Although natural gas has become the US’s go-to energy source, and both Europe and the US are bringing the proverbial hammer down on greenhouse gas emissions, coal is still in wide-use worldwide. China and India are the main culprits; since both countries are continuing to grow, they continue to use coal, since it’s one of the cheapest and most plentiful sources of energy. Together, the two countries are the reason coal consumption saw a three percent increase in 2013. Use of natural gas only rose in North America, while it fell everywhere else.
Though developed nations will continue to replace coal with renewable and cleaner energy sources, developing countries will continue to rely on coal, as coal will likely remain inexpensive and abundant.
While coal fulfilled 30.1 percent of the world’s energy needs in 2013, oil met 32.9 percent. The US invested a lot of time and money in fracking shale formations, which led to one of the biggest bouts of oil generation that we’ve seen.

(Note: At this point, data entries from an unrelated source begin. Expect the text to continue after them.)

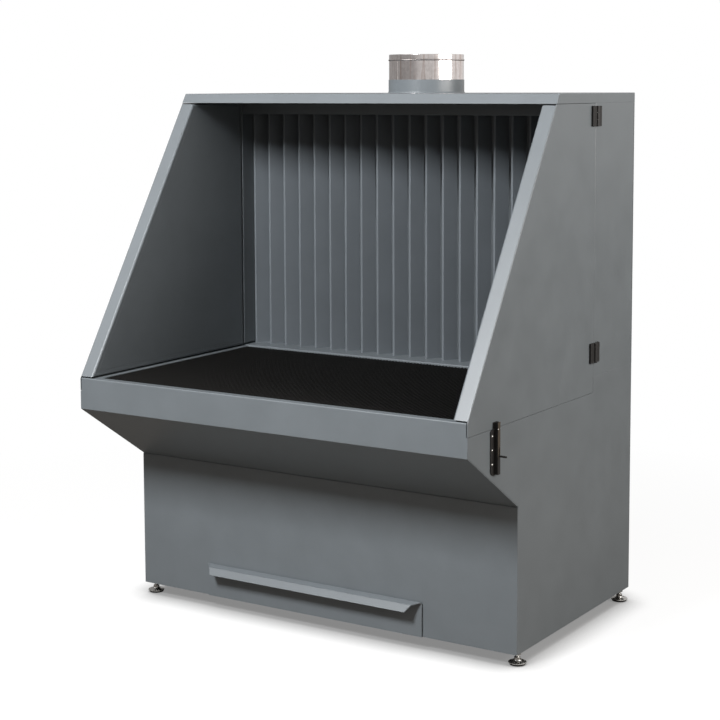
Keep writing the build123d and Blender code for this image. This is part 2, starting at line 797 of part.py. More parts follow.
handle_seat = bolt_radius / 2
with BuildPart() as bolt_rod:
    with BuildSketch(Plane.XY.offset(plate_bottom + 2 * sheet + fit_gap)):
        with Locations((bolt_x, bolt_y)):
            Circle(bolt_radius)
    extrude(amount=bolt_plate_length - 2 * sheet - fit_gap + bolt_tip)
    chamfer(bolt_rod.edges().group_by(Axis.Z)[-1], bolt_tip / 2)
    with BuildSketch(Plane.YZ.offset(bolt_x + handle_seat)):
        with Locations((bolt_y, bolt_handle_height)):
            Circle(bolt_handle_radius)
    extrude(amount=bolt_radius, mode=Mode.SUBTRACT)
save_pair(bolt_rod, "bolt_rod")

with BuildPart() as bolt_handle:
    with BuildSketch(Plane.YZ.offset(bolt_x + handle_seat)):
        with Locations((bolt_y, bolt_handle_height)):
            Circle(bolt_handle_radius)
    extrude(amount=bolt_handle_reach)
    chamfer(bolt_handle.edges().group_by(Axis.X)[-1], bolt_handle_radius / 4)
save_pair(bolt_handle, "bolt_handle")

keeper_bottom = seam_height + seam
with BuildPart() as bolt_keeper:
    with BuildSketch(Plane.XY.offset(keeper_bottom)):
        with Locations((half_width, bolt_y)):
            Rectangle(bolt_plate_thickness, keeper_width, align=(Align.MIN, Align.CENTER))
            Rectangle(
                bolt_plate_thickness + bolt_guide_depth,
                bolt_guide_width,
                align=(Align.MIN, Align.CENTER),
            )
        with Locations((bolt_x, bolt_y)):
            Circle(bolt_radius + keeper_play, mode=Mode.SUBTRACT)
    extrude(amount=keeper_length)
    fillet(bolt_keeper.edges().filter_by(Axis.Z).group_by(Axis.X)[-1], edge_round)
save_pair(bolt_keeper, "bolt_keeper")

# Dust drawer: folded plate before the cabinet with its grip along the top, and the tray behind it
drawer_half = drawer_width / 2
drawer_top = foot_height + drawer_face
grip_y = drawer_y - grip_reach
nose_y = grip_y - grip_nose
drawer_left = -drawer_half - drawer_lap - drawer_offset
drawer_right = drawer_half + drawer_lap
with BuildPart() as drawer_front:
    with BuildSketch(Plane.YZ.offset(drawer_left)):
        add(folded_profile([
            (nose_y, drawer_top - grip_fall - grip_drop),
            (grip_y, drawer_top - grip_fall),
            (drawer_y + fit_gap, drawer_top),
            (drawer_y + sheet, drawer_top - grip_fall),
            (drawer_y + sheet, foot_height),
        ], radius=edge_round * 2))
    extrude(amount=drawer_right - drawer_left)
    with BuildSketch(Plane.XY.offset(drawer_top + overrun)):
        for end_x, end in ((drawer_left, -1), (drawer_right, 1)):
            Polygon(
                (end_x + end * overrun, drawer_y),
                (end_x, drawer_y),
                (end_x - end * grip_mitre, nose_y),
                (end_x - end * grip_mitre, nose_y - overrun),
                (end_x + end * overrun, nose_y - overrun),
                align=None,
            )
    extrude(amount=-(grip_fall + grip_drop + 3 * overrun), mode=Mode.SUBTRACT)
save(drawer_front, "drawer_front")

tray_bottom = floor_top + fit_gap
tray_half = drawer_half - tray_play
tray_length = tray_rear - tray_front
with BuildPart() as drawer_tray:
    with BuildSketch(Plane.XY.offset(tray_bottom)):
        with Locations((0, tray_front)):
            Rectangle(2 * tray_half, tray_length, align=(Align.CENTER, Align.MIN))
    extrude(amount=tray_height)
    with BuildSketch(Plane.XY.offset(tray_bottom + sheet)):
        with Locations((0, tray_front + sheet)):
            Rectangle(
                2 * tray_half - 2 * sheet,
                tray_length - 2 * sheet,
                align=(Align.CENTER, Align.MIN),
            )
    extrude(amount=tray_height, mode=Mode.SUBTRACT)
save(drawer_tray, "drawer_tray")

# Chutes that lead the dust to the drawer and guide the tray, and the baffle behind it
chute_x = drawer_half + tray_play
chute_front = plinth_y + sheet + flange + fit_gap
chute_back = tray_rear + baffle_gap
with BuildPart() as dust_chute:
    with BuildSketch(Plane.XZ.offset(-chute_front)):
        add(folded_profile([
            (chute_x, floor_top),
            (chute_x, floor_top + chute_foot),
            (half_width - 2 * sheet - fit_gap, floor_top + chute_foot + chute_rise),
        ]))
    extrude(amount=-(chute_back - chute_front))
save_pair(dust_chute, "dust_chute")

with BuildPart() as rear_baffle:
    with BuildSketch(Plane.YZ.offset(-half_width + sheet + fit_gap)):
        add(folded_profile([
            (chute_back + fit_gap, floor_top),
            (chute_back + fit_gap, floor_top + chute_foot),
            (back_y - 2 * sheet - fit_gap, floor_top + chute_foot + chute_rise),
        ]))
    extrude(amount=body_width - 2 * sheet - 2 * fit_gap)
save(rear_baffle, "rear_baffle")
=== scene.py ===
"""Downdraft table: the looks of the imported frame, laid out as an add-on.

Lengths are in metres, and those of a profile in millimetres.
"""
import json
import math
from contextlib import contextmanager

import bmesh
import bpy
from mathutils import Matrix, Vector


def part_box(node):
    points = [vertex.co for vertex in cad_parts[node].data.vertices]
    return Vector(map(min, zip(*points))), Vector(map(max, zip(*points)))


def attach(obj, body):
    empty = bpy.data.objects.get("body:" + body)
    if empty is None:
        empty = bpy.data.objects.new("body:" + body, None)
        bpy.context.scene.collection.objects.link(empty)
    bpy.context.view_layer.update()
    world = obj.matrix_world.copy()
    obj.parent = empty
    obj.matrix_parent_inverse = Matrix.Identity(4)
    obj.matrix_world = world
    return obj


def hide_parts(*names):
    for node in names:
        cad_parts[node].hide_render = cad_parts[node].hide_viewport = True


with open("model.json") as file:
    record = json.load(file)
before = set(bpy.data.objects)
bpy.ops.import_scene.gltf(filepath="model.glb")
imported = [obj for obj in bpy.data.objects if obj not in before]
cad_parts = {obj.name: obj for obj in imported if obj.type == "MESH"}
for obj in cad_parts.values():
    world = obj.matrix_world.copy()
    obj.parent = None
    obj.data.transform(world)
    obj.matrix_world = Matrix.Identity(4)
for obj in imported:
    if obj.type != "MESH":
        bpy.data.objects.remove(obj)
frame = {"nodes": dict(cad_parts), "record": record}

bl_info = {
    "name": "Downdraft Table",
    "version": (1, 0, 0),
    "blender": (4, 5, 0),
    "location": "View3D > Sidebar > Downdraft Table",
    "description": "Dresses the frame of a downdraft table with its pieces and finishes",
    "category": "Object",
}

MM = 0.001
CREASE = math.radians(32)  # turned and folded pieces shade smooth over folds below this
SPARE = 0.001  # keeps a whole number of steps from being rounded down
SIDES = ("left", "right")
CORNERS = ("front_left", "back_left", "back_right", "front_right")
BODY_OF = {
    node: body
    for body, nodes in frame["record"]["behaviour"]["bodies"].items()
    for node in nodes
}
SLOT_OF = {part["node"]: part["material_slot"] for part in frame["record"]["subparts"]}


# Selecting and editing

def only(*objects):
    """Deselect everything, then select these objects and make the last one active."""
    bpy.ops.object.select_all(action="DESELECT")
    for piece in objects:
        piece.select_set(True)
    bpy.context.view_layer.objects.active = objects[-1]


@contextmanager
def editing(piece, kind="verts", wanted=None):
    """Open a piece in edit mode with all or the wanted verts, edges or faces selected."""
    only(piece)
    kinds = ("verts", "edges", "faces")
    bpy.context.tool_settings.mesh_select_mode = [kind == each for each in kinds]
    bpy.ops.object.mode_set(mode="EDIT")
    bpy.ops.mesh.select_all(action="SELECT" if wanted is None else "DESELECT")
    if wanted:
        mesh = bmesh.from_edit_mesh(piece.data)
        chosen = [item for item in getattr(mesh, kind) if wanted(item)]
        if not chosen:
            raise RuntimeError(piece.name + ": nothing to edit there")
        for item in chosen:
            item.select_set(True)
        mesh.select_flush_mode()
        bmesh.update_edit_mesh(piece.data)
    yield
    bpy.ops.object.mode_set(mode="OBJECT")


def middle(item):
    """Middle of an edge or a face."""
    return sum((corner.co for corner in item.verts), Vector()) / len(item.verts)


def along(edge, axis):
    """Whether an edge runs along an axis, 0 to 2."""
    way = edge.verts[1].co - edge.verts[0].co
    return abs(way[axis]) > 0.99 * way.length


def modify(piece, kind, **settings):
    """Add a modifier with its settings and apply it."""
    only(piece)
    modifier = piece.modifiers.new(kind, kind)
    for key, value in settings.items():
        setattr(modifier, key, value)
    bpy.ops.object.modifier_apply(modifier=modifier.name)
    return piece


def settle(piece):
    """Move a piece's place, turn and scale into its mesh."""
    only(piece)
    bpy.ops.object.transform_apply(location=True, rotation=True, scale=True)
    return piece


# Starting and repeating pieces

def block(low, high):
    """A block between two corners, to be shaped further."""
    low, high = Vector(low), Vector(high)
    bpy.ops.object.select_all(action="DESELECT")
    bpy.ops.mesh.primitive_cube_add(size=1, location=(low + high) / 2, scale=high - low)
    return settle(bpy.context.object)


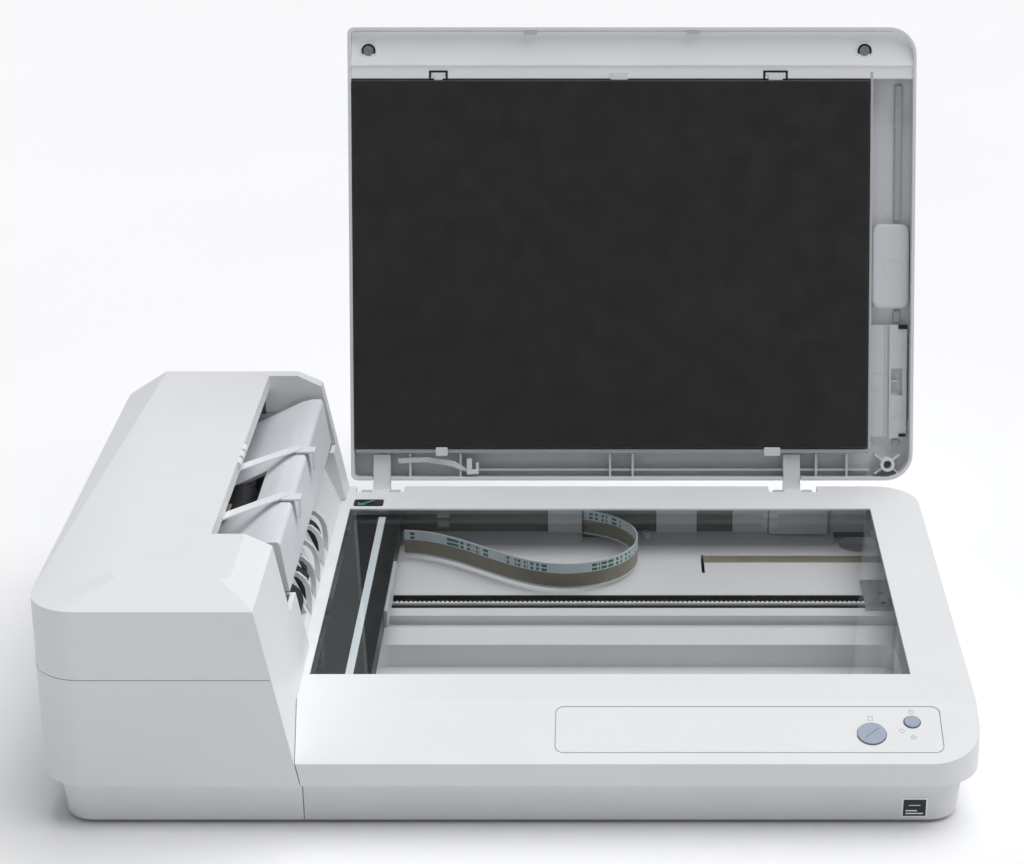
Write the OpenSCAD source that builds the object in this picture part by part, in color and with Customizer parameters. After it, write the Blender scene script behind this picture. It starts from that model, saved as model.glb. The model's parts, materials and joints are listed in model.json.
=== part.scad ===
// Document scanner: a sheet feeder at the left, a flatbed at the right, and an open lid.
// Frame: +X to the right, +Y to the back, +Z up; the origin is the centre of the footprint
// on the desk. Each moving piece is drawn in its rest place, with the lid open at its stop.

/* [Overall] */
// Overall width of the base
body_w = 451; // [440:1:560]
// Overall depth of the base
body_d = 319; // [305:1:400]
// Height of the flat bezel round the glass
base_h = 51; // [49:0.5:62]
// Height of the feeder
feeder_h = 122.6; // [112:0.1:150]
// Width of the feeder at its flange
feeder_w = 125.7; // [121:0.1:150]
// Radius of the upright corners
corner_r = 25; // [16:1:32]

/* [Casing] */
// Wall of the moulded covers
wall = 2.6; // [2:0.1:3.2]
// Height of the flange's lower edge
flange_z = 25; // [22:0.5:27]
// How far the skirt stands back under the flange
skirt_in = 7; // [5:0.5:10]
// How much further the skirt draws in at its foot
skirt_draft = 2.5; // [0:0.5:4]
// Height of the feet
foot_h = 2; // [1.5:0.1:4]
// Radius of a foot
foot_r = 9; // [6:0.5:12]
// Depth of the sloped front, from the front edge to its crease
slope_d = 39.5; // [36:0.5:50]
// Fall of the sloped front
slope_deg = 19.7; // [12:0.1:24]
// Seam left between two covers
seam = 0.4; // [0.3:0.1:1]
// Height of the seam round the feeder
feeder_seam_z = 80.5; // [78:0.5:86]
// Lean of the feeder's right side
lean_deg = 11.31; // [6:0.01:14]

/* [Glass] */
// Width of the opening over the glass
glass_w = 298; // [248:1:300]
// Depth of the opening over the glass
glass_d = 216; // [180:1:218]
// Bezel between the feeder's foot and the glass
glass_left = 3.5; // [3:0.5:8]
// Bezel in front of the glass, from the front edge
glass_front = 68.5; // [64:0.5:72]
// Thickness of the glass
glass_t = 3; // [2:0.1:4]
// Lip of the bezel over the glass
glass_lip = 1.2; // [0.8:0.1:2]
// How far the glass reaches under the bezel
glass_under = 5; // [3:0.5:6]

/* [Carriage] */
// Height of the inner deck
deck_z = 24; // [22.5:0.5:25]
// Width of the carriage
carriage_w = 28; // [22:0.5:34]
// Travel of the carriage
carriage_travel = 265; // [180:5:268]
// Place of the guide rail, from the glass's front edge
rail_from_front = 146; // [120:1:150]
// Width of the guide rail
rail_w = 15; // [15:0.5:20]
// Module of the belt's teeth
belt_m = 0.8; // [0.6:0.05:1]
// Teeth of the pinion on the belt
pinion_n = 10; // [8:1:10]
// Thickness of the belt behind its teeth
belt_t = 1; // [0.8:0.1:1.6]
// Height of the belt
belt_h = 4.8; // [4:0.2:5]

/* [Lid] */
// Angle from closed to the open stop
lid_open = 105.7; // [90:0.1:112]
// Thickness of the lid
lid_t = 15; // [13:0.5:20]
// Gap between the closed lid and the bezel
lid_gap = 1.2; // [1:0.1:2]
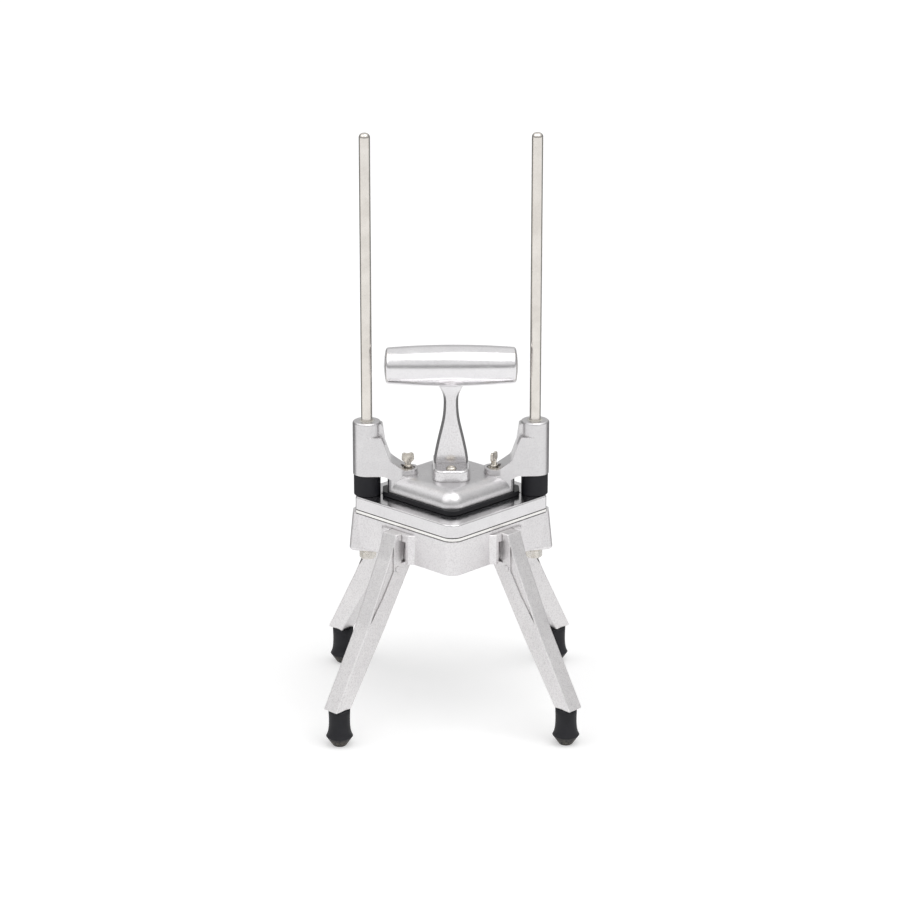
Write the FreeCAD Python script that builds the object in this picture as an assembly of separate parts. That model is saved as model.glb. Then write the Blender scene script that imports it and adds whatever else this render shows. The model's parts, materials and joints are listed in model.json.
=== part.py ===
import FreeCAD, Part
import math
import os

from FreeCAD import Vector

# A push-down french fry cutter on four splayed legs.
# Millimetres. X runs to the right through both guide rods, Y to the back, Z up.
# The origin is on the floor, under the middle of the cutter.
# The casting, the blade frame and the pusher are squares turned 45 degrees about Z.
# Names that end in Z or X are places, and the others are sizes or steps from a neighbour.

# Driving sizes: the cutting square, the rods and the height of the base over the floor
CUT_OPENING = 89.0
CELLS_PER_SIDE = 9
ROD_SPACING = 150.0
ROD_RADIUS = 5.0
ROD_ABOVE_FRAME = 329.0
SKIRT_BOTTOM_Z = 155.0

# Play between pieces
STUD_HOLE_GAP = 0.3
RUNNING_GAP = 0.06
FIT_GAP = 0.05
BORE_MARGIN = 1.0

# Guide rods
ROD_TIP_ROUND = 4.0
STUD_RADIUS = 4.0
STUD_OVERHANG = 1.2
STUD_CHAMFER = 0.8

# Base casting
BASE_HEIGHT = 31.0
DECK_THICKNESS = 7.0
SEAM_CHAMFER = 0.7
SEAM_INSET = 1.0
SEAM_END_INSET = 1.4
BASE_LEDGE = 0.4
BASE_DRAFT = 0.8
BASE_CORNER_RADIUS = 10.0
BASE_END_REACH = 12.0
BASE_END_RADIUS = 1.0
SKIRT_WALL = 5.0
CAVITY_END_RADIUS = 3.0
THROAT_EASE = 2.0
THROAT_RADIUS = 2.0
THROAT_COLLAR_WALL = 3.5
THROAT_COLLAR_RADIUS = 4.0
THROAT_COLLAR_DROP = 14.0
WING_DROP = 4.0
WING_REACH = 13.0
WING_DRAFT = 3.4
WING_HALF_TOP = 8.5
WING_HALF_BOTTOM = 12.5
WING_FLARE = 8.0
WING_ROOT_INSET = 15.0
WING_CAVITY_INSET = 17.0
WING_CORNER_RADIUS = 5.0
WING_EDGE_ROUND = 2.5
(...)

But coal could still win the energy battle. In 2012, the International Energy Agency predicted that yearly worldwide consumption of coal would increase by 1.2 billion tons, making it the number one energy source in the world.
New climate policies by the US and Europe are bound to take a toll on the future of coal. Coal will become reliant on China, and even China is making an effort to decrease pollution and smog and use natural gas instead of coal.